The late fashion designer lived at the flat overlooking the Seine River for a decade

 

Agence France-Presse in Paris

Tue 26 Mar 2024 16.50 GMT

https://www.theguardian.com/fashion/2024/mar/26/karl-lagerfelds-futuristic-paris-apartment-sells-for-10m-euros

 

The futuristic Paris apartment of the late fashion designer Karl Lagerfeld has been sold for €10m (£8.5m) at auction.

 

The final price, €11m including notary fees, was roughly double the guide price, set at €5.3m.
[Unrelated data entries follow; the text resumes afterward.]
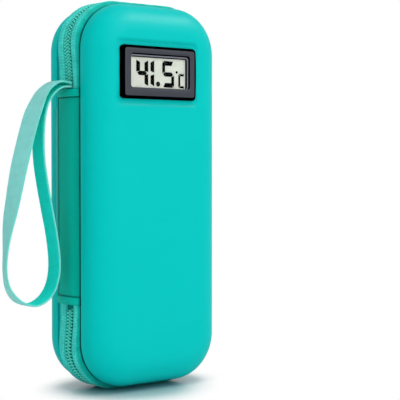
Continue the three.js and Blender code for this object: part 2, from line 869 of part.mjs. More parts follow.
function addPockets() {
  addPiece(halves, 'pocket_panel', pocketPanel(pocketWall, pocketMouth, 1), materials.lining);
  const [lowerShare, upperShare] = penBandShares;
  addPiece(halves, 'pen_band_lower', penBand(lowerShare * pocketMouth), materials.elastic);
  addPiece(halves, 'pen_band_upper', penBand(upperShare * pocketMouth), materials.elastic);
  addPiece(halves, 'net_pocket', pocketPanel(netWall, pocketMouth, -1), materials.net);
  addPiece(halves, 'net_hem', buildNetHem(), materials.elastic);
}

function addSpine() {
  addPiece(spine, 'spine_panel', buildSpinePanel(), materials.spine);
  addPiece(spine, 'spine_lining', buildSpineLining(), materials.lining);
  addPiece(spine, 'spine_hem_upper', buildSpineHem(spineTop - hemHeight), materials.hem);
  addPiece(spine, 'spine_hem_lower', buildSpineHem(spineBottom), materials.hem);
  addPiece(spine, 'wrist_strap', buildStrap(), materials.webbing);
}

function addThermometer() {
  addPiece(thermometer, 'display_bezel', buildBezel(), materials.bezel);
  addPiece(thermometer, 'display_window', buildLens(), materials.lens);
  addPiece(thermometer, 'display_panel', buildPanel(), materials.display);
  addPiece(thermometer, 'display_board', buildBoard(), materials.board);
  addPiece(thermometer, 'display_housing', buildHousing(), materials.housing);
  addPiece(thermometer, 'battery_door', buildDoor(), materials.housing);
  addPiece(thermometer, 'battery_left', buildCell(-1), materials.steel);
  addPiece(thermometer, 'battery_right', buildCell(1), materials.steel);
  addPiece(thermometer, 'clip_left', buildClip(-1), materials.housing);
  addPiece(thermometer, 'clip_right', buildClip(1), materials.housing);
  addPiece(thermometer, 'sensor_tip', buildProbe(), materials.steel);
  thermometer.position.set(displayX, -shellDepth, displayZ);
}

// The sliders stand nose to nose in the middle of the right side. The lower pull hangs down, and the
// upper one is turned up and leans on the zip.
function addSliders() {
  const offset = sliderLength / 2 + clearance / 2;
  const places = [
    { name: 'upper', z: caseHeight / 2 + offset, turn: Math.PI - THREE.MathUtils.degToRad(pullLeanDegrees) },
    { name: 'lower', z: caseHeight / 2 - offset, turn: 0 },
  ];
  for (const { name, z, turn } of places) {
    const slider = addPiece(sliders, `${name}_slider`, buildSlider(), materials.steel);
    slider.position.set(halfWidth, 0, z);
    const pull = addPiece(sliders, `${name}_pull`, buildPull(), materials.webbing);
    pull.position.set(halfWidth + holeMiddle, 0, z);
    pull.rotation.y = turn;
  }
}

addHalf('back', 1);
addHalf('front', -1);
addPockets();
addSpine();
addThermometer();
addSliders();
coolingCase.add(halves, spine, thermometer, sliders);
coolingCase.position.set(0, -footMiddle, zipSwell);

export default coolingCase;
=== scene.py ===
import math

import bmesh
import bpy
import numpy as np
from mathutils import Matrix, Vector


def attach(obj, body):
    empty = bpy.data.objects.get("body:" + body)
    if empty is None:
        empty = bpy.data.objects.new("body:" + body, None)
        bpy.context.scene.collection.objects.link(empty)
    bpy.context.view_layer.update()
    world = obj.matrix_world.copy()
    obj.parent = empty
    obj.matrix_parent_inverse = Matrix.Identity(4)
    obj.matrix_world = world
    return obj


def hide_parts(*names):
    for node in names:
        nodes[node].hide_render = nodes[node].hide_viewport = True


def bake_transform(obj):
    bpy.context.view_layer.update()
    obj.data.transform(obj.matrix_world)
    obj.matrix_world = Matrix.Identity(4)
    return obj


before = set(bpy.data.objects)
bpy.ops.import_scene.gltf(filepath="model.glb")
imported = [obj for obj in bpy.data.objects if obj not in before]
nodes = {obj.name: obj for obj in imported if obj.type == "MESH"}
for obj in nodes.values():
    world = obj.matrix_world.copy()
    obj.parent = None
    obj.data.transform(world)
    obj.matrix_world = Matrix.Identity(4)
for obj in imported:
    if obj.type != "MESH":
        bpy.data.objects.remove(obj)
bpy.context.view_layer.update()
print("frame loaded:", len(nodes), "nodes")

# Sizes of the case in millimetres. The halves meet at midPlane, the shells' foot is lift above the
# floor, and insets are measured inwards from the shells' outline.
case = {
    "width": 84.0,
    "height": 203.0,
    "cornerRadius": 25.0,
    "midPlane": -6.4,
    "lift": 2.4,
    "shellDepth": 26.0,
    "bandHalf": 11.0,
    "wallStraight": 3.0,
    "filletInset": 16.0,
    "shellWall": 2.8,
    "liningRim": 13.8,
    "spineLow": 44.25,
    "spineHigh": 157.75,
    "displayX": -2.5,
    "displayZ": 166.5,
    "displayHalfWide": 24.0,
    "displayHalfTall": 14.3,
    "roundSteps": 420,
}

sideBodies = {1: "back_half", -1: "front_half"}
sideNames = {1: "back", -1: "front"}
halfWide = case["width"] / 2
midHeight = case["height"] / 2
cornerX = halfWide - case["cornerRadius"]
cornerZ = midHeight - case["cornerRadius"]
quarterRun = case["cornerRadius"] * math.pi / 2
perimeter = 4 * (quarterRun + cornerX + cornerZ)


# Camera

view = {
    "place": (-0.40022, -0.55882, 0.12136),
    "direction": (0.62932616, 0.77656549, -0.02991031),
    "lens": 111.60,
    "sensor": 36.0,
}


def addToScene(name, data):
    thing = bpy.data.objects.new(name, data)
    bpy.context.scene.collection.objects.link(thing)
    return thing


def aimAlong(thing, direction):
    thing.rotation_euler = Vector(direction).to_track_quat("-Z", "Y").to_euler()


def makeCamera():
    data = bpy.data.cameras.new("photoCamera")
    data.lens = view["lens"]
    data.sensor_width = view["sensor"]
    data.clip_start = 0.01
    camera = addToScene("photoCamera", data)
    camera.location = view["place"]
    aimAlong(camera, view["direction"])
    bpy.context.scene.camera = camera


# Shader building

nodeSettings = ("operation", "blend_type", "data_type", "feature", "uv_map", "interpolation_type")


def paint(red, green, blue):
    # A screen colour out of 255, as the linear colour that a shader takes
    screen = np.array([red, green, blue]) / 255
    linear = np.where(screen <= 0.04045, screen / 12.92, ((screen + 0.055) / 1.055) ** 2.4)
    return (*[float(value) for value in linear], 1.0)


def setInputs(node, **values):
    # Links a value that is a socket and sets any other. A key is the input's name with underscores for
    # its spaces, or the letter i and the input's number.
    for key, value in values.items():
        socket = node.inputs[int(key[1:]) if key[1:].isdigit() else key.replace("_", " ")]
        if isinstance(value, bpy.types.NodeSocket):
            node.id_data.links.new(value, socket)
        else:
            socket.default_value = value


def put(tree, kind, **values):
    node = tree.nodes.new(kind)
    for key in nodeSettings:
        if key in values:
            setattr(node, key, values.pop(key))
    setInputs(node, **values)
    return node


def calc(tree, operation, first, second=0.5, clamp=False):
    node = put(tree, "ShaderNodeMath", operation=operation, i0=first, i1=second)
    node.use_clamp = clamp
    return node.outputs[0]


def scaled(tree, value, factor, base=0.0):
    # Base plus value times factor
    product = calc(tree, "MULTIPLY", value, factor)
    return calc(tree, "ADD", product, base) if base else product


def blendColors(tree, factor, first, second, mode="MIX"):
    node = put(tree, "ShaderNodeMix", data_type="RGBA", blend_type=mode, i0=factor, i6=first, i7=second)
    return node.outputs[2]


def noise(tree, point, scale, detail=2.0, **rest):
    return put(tree, "ShaderNodeTexNoise", Vector=point, Scale=scale, Detail=detail, **rest).outputs[0]


def cellEdges(tree, point, scale):
    node = put(tree, "ShaderNodeTexVoronoi", Vector=point, Scale=scale, feature="DISTANCE_TO_EDGE")
    return node.outputs[0]


def softStep(tree, value, low, high, top=1.0):
    # Rises smoothly from nothing at low to top at high
    node = put(tree, "ShaderNodeMapRange", Value=value, i1=low, i2=high, i4=top,
               interpolation_type="SMOOTHSTEP")
    return node.outputs[0]


def seenRays(tree):
    # One for the rays that show a thing to the eye: directly, in gloss or through clear plastic
    rays = put(tree, "ShaderNodeLightPath").outputs
    bounced = calc(tree, "MAXIMUM", rays["Is Glossy Ray"], rays["Is Transmission Ray"])
    return calc(tree, "MAXIMUM", rays["Is Camera Ray"], bounced)


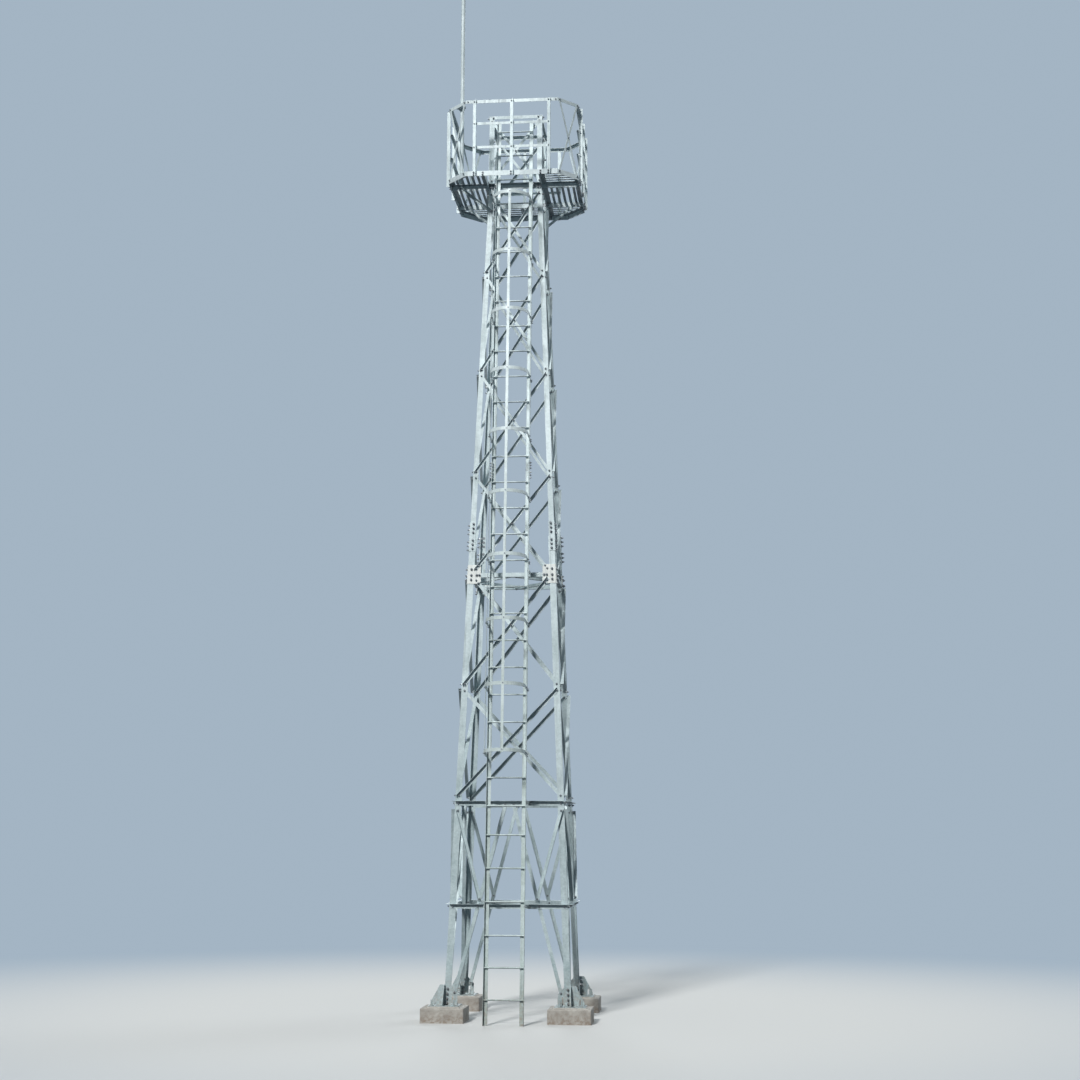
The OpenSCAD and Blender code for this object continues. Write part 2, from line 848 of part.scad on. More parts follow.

No details were given of the buyer.

 

Located in a 17th-century building on Quai Voltaire, the three-room home has a view overlooking the Seine River and the Louvre museum.

 

The apartment of 260 sq m has a 50 sq m dressing room and was completely refurbished by Lagerfeld “in a futuristic style with a concrete floor and sections of sandblasted glass”, according to the notary.

 

German-born Lagerfeld, whose spectacular creations and shows for Chanel, Fendi and his own brand had a profound impact on the fashion world, lived there for about 10 years until his death aged 85 in February 2019.

 

His office and library is now open to the public as a bookshop and event space in the Latin Quarter of Paris.

 

A series about his life, Becoming Karl Lagerfeld, starring Daniel Brühl, is due to stream on Disney+ in June.

 

In an interview with AFP earlier this month, Bruhl said he had tried to emulate Lagerfeld’s extreme aesthete tastes.

 

“I tried my best … but the furniture, the posters, the photographs, the paintings, the books … to be such a perfectionist in aesthetics is something I absolutely share, but obviously I’m useless in comparison,” Brühl said.